Keeping the Parole Evidence Rule a Rule
This rule does not prohibit the admissibility of “surrounding circumstances” evidence, the Court stated. The intent is to allow for such evidence to interpret the true intent of the parties, not to alter or overrule the meaning of the words on the page.
It was noted that rule against parole evidence prohibits evidence relating to the subjective intent of the parties, one which remains protected and not caught by the “surrounding circumstances”:
It is necessary to say a word about consideration of the surrounding circumstances and the parol evidence rule. The parol evidence rule precludes admission of evidence outside the words of the written contract that would add to, subtract from, vary, or contradict a contract that has been wholly reduced to writing (King, at para. 35; and Hall, at p. 53). To this end, the rule precludes, among other things, evidence of the subjective intentions of the parties (Hall, at pp. 64-65; and Eli Lilly & Co. v. Novopharm Ltd., 1998 CanLII 791 (SCC), [1998] 2 S.C.R. 129, at paras. 54-59, per Iacobucci J.)….

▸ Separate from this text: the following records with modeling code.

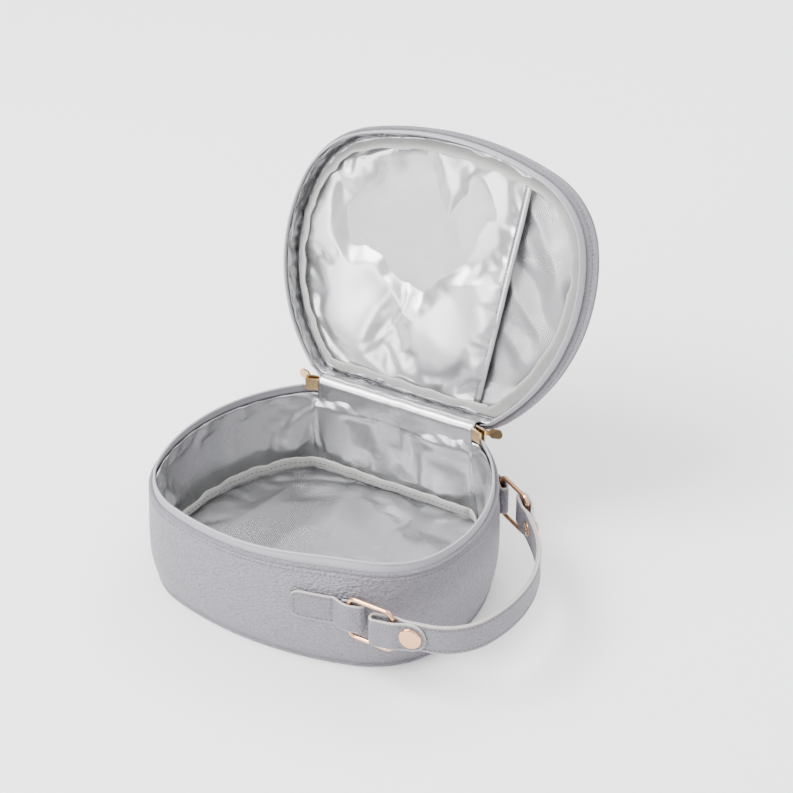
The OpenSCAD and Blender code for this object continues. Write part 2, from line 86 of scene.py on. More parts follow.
def outline_arcs():
    """Radii, turning points, start distances and start points of the four arcs of half the outline."""
    half_w, widest, past = CASE_W / 2, WIDEST_SHARE * CASE_D, SIDE_PAST_SHARE * CASE_D
    corner_turn = math.pi / 2 - 2 * math.atan((half_w - HINGE_HALF - CORNER_R) / (widest - CORNER_R))
    side_r = CORNER_R + (widest - CORNER_R) / math.cos(corner_turn)
    side_end = math.pi / 2 + math.asin(past / side_r)
    side_end_p = np.array([half_w - side_r * (1 - math.sin(side_end)), HALF_D - widest - past])
    shoulder_c = side_end_p - SHOULDER_R * outward(side_end)
    up = shoulder_c[1] + HALF_D
    front_r = (shoulder_c[0] ** 2 + up ** 2 - SHOULDER_R ** 2) / (2 * (up - SHOULDER_R))
    to_shoulder = shoulder_c - np.array([0, front_r - HALF_D])
    turns = np.array([0, corner_turn, side_end, math.atan2(to_shoulder[0], to_shoulder[1]), math.pi])
    radii = np.array([CORNER_R, side_r, SHOULDER_R, front_r])
    lengths = radii * np.diff(turns)
    starts = np.concatenate([[0], np.cumsum(lengths)])
    points = [np.array([HINGE_HALF, HALF_D])]
    for i in range(3):
        points.append(points[-1] + radii[i] * (outward(turns[i + 1]) - outward(turns[i])))
    side_mid = starts[1] + side_r * (math.pi / 2 - corner_turn)
    return radii, turns, starts, np.array(points), side_mid


RADII, TURNS, STARTS, START_POINTS, SIDE_MID = outline_arcs()
HALF_LENGTH = STARTS[4]
WALL_LENGTH = 2 * HALF_LENGTH
LOOP_LENGTH = WALL_LENGTH + 2 * HINGE_HALF


def wall(s):
    """Points and outward normals of the outer wall at distances s clockwise from the hinge edge's right end."""
    s = np.atleast_1d(np.asarray(s, float))
    far = s > HALF_LENGTH
    t = np.where(far, WALL_LENGTH - s, s)
    i = np.clip(np.searchsorted(STARTS, t, side="right") - 1, 0, 3)
    heading = np.where(t < 0, 0, TURNS[i] + (t - STARTS[i]) / RADII[i])
    p = START_POINTS[i] + RADII[i][:, None] * (outward(heading) - outward(TURNS[i]))
    p = np.where((t < 0)[:, None], np.stack([HINGE_HALF + t, HALF_D + 0 * t], -1), p)
    n = outward(heading)
    p[far, 0] *= -1
    n[far, 0] *= -1
    return p, n


def place(s, inset, z):
    """Points in millimetres: s, inset and z are arrays of one shape."""
    s, inset, z = np.broadcast_arrays(np.asarray(s, float), inset, z)
    p, n = wall(s.ravel())
    p = p - inset.ravel()[:, None] * n
    return np.concatenate([p, z.ravel()[:, None]], 1).reshape(s.shape + (3,))


def swing(points):
    """Points of a lid drawn as an upside-down shallow case, swung up about the hinge."""
    q = np.array(points, float) - [0, HALF_D, ZIP_Z]
    q[..., 2] *= -1
    c, s = math.cos(-OPEN_ANGLE), math.sin(-OPEN_ANGLE)
    y, z = q[..., 1] * c - q[..., 2] * s, q[..., 1] * s + q[..., 2] * c
    return np.stack([q[..., 0], y + HALF_D, z + ZIP_Z], -1)


def smooth_noise(x, y, size, seed):
    """Smooth noise from -1 to 1 with bumps about size across."""
    return noise.noise(Vector((x / size + 17.3 * seed, y / size - 5.1 * seed, 3.7 * seed)))


def off_centre(x, y, half):
    """0 at the middle of a floor, rising to 1 at its edge. half holds its half width and half depth."""
    return min(1, math.hypot(x / half[0], y / half[1]))


def sides_of(path):
    """Unit vectors square to a level line, on its right."""
    tangent = np.gradient(path, axis=0)
    tangent /= np.linalg.norm(tangent, axis=1, keepdims=True)
    return np.stack([tangent[:, 1], -tangent[:, 0]], -1)


def seam_line(marks, at, lid):
    """A seam's line along the wall: at(s) gives its (inset, z). A lid's is swung up."""
    line = np.array([place(s, *at(s)) for s in marks])
    return swing(line) if lid else line


def crease(x, y, size, seed):
    """Ridged noise from 0 to 1, sharp along its creases, as in a crumpled film."""
    return 1 - abs(smooth_noise(x, y, size, seed)) * 2


# ---- Meshes --------------------------------------------------------------------------------------------
def put(name, points, faces, uvs=None, materials=(), recalc=True):
    """A smooth mesh from points in millimetres; uvs holds a place in metres for each vertex."""
    mesh = bpy.data.meshes.new(name)
    mesh.from_pydata((np.asarray(points, float).reshape(-1, 3) * MM).tolist(), [], faces)
    if uvs is not None:
        layer = mesh.uv_layers.new(name="Cloth")
        index = np.zeros(len(mesh.loops), np.int32)
        mesh.loops.foreach_get("vertex_index", index)
        layer.data.foreach_set("uv", np.asarray(uvs, np.float32)[index].ravel())
    for m in materials:
        mesh.materials.append(m)
    mesh.polygons.foreach_set("use_smooth", [True] * len(mesh.polygons))
    obj = bpy.data.objects.new(name, mesh)
    bpy.context.scene.collection.objects.link(obj)
    if recalc:
        face_outwards(obj)
    return obj


def face_outwards(obj):
    bm = bmesh.new()
    bm.from_mesh(obj.data)
    bmesh.ops.recalc_face_normals(bm, faces=bm.faces)
    bm.to_mesh(obj.data)
    bm.free()
    obj.data.update()


def grid_faces(rows, columns, wrap_rows=False, wrap_columns=False):
    faces = []
    for i in range(rows if wrap_rows else rows - 1):
        for j in range(columns if wrap_columns else columns - 1):
            a, b = i * columns + j, i * columns + (j + 1) % columns
            c = ((i + 1) % rows) * columns + (j + 1) % columns
            faces.append((a, b, c, ((i + 1) % rows) * columns + j))
    return faces


def sweep(name, marks, section, materials, closed=False, lid=False):
    """A closed profile of (inset, z) points, section(s), carried along the wall. Ends are capped."""
    profiles = np.array([section(s) for s in marks], float)
    rows, columns = profiles.shape[:2]
    points = place(np.repeat(np.asarray(marks)[:, None], columns, 1), profiles[..., 0], profiles[..., 1])
    if lid:
        points = swing(points)
    faces = grid_faces(rows, columns, wrap_rows=closed, wrap_columns=True)
    if not closed:
        faces += [tuple(range(columns)), tuple(reversed([(rows - 1) * columns + j for j in range(columns)]))]
    steps = np.linalg.norm(np.diff(profiles, axis=1), axis=2)
    across = np.concatenate([np.zeros((rows, 1)), np.cumsum(steps, 1)], 1)
    along = np.repeat(np.asarray(marks)[:, None], columns, 1)
    uvs = np.stack([along, across], -1).reshape(-1, 2) * MM
    return put(name, points, faces, uvs, materials)


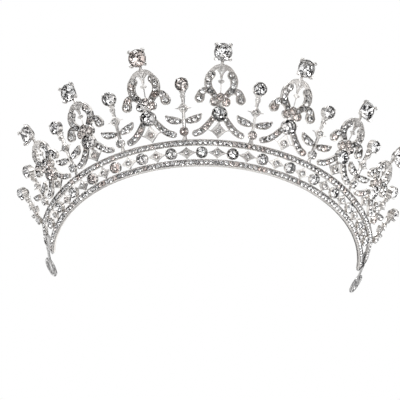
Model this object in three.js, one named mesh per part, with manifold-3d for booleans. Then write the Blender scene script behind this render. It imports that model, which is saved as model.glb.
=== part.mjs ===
// Bridal tiara: two stone channels rolled onto a cone, a gallery of cups and star links between them,
// seven fleur motifs with claw-set crown stones, ten stems between and beside the motifs, and an end
// block with an eye at each end for a hair grip or ribbon. Millimetres, +Z up, the front faces -Y.
//
// Everything is drawn flat: X runs along the band, Y up the slope of the cone and Z outwards. The band
// is then rolled onto the cone by rollOntoCone(), and each flat casting is stood on it by standOnCone().
import * as THREE from "three";
import { mergeVertices } from "three/addons/utils/BufferGeometryUtils.js";
import Module from "manifold-3d";

const wasm = await Module();
wasm.setup();

const rad = THREE.MathUtils.degToRad;

// ---------------------------------------------------------------- driving dimensions
const baseRadius = 82; // cone radius at the lower edge of the band, middle of the metal
const flare = rad(38.3); // slope of the cone, from vertical
const halfLength = 123; // from the front to the end of each rail, along the lower edge
const jointGap = 0.3; // solder gap between separate pieces
const seatGap = 0.15; // clearance between a stone and its setting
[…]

Significance for Appellate Review of Trial Court Decisions
This decision will make the barrier facing an appellate review of trial court rulings involving contractual interpretation an onerous one. The standard for a review of a finding of mixed fact and law is palpable and overriding error, which reflects considerable deference being shown to the first decider. All this, again, presumes no “extricable issue” of law alone.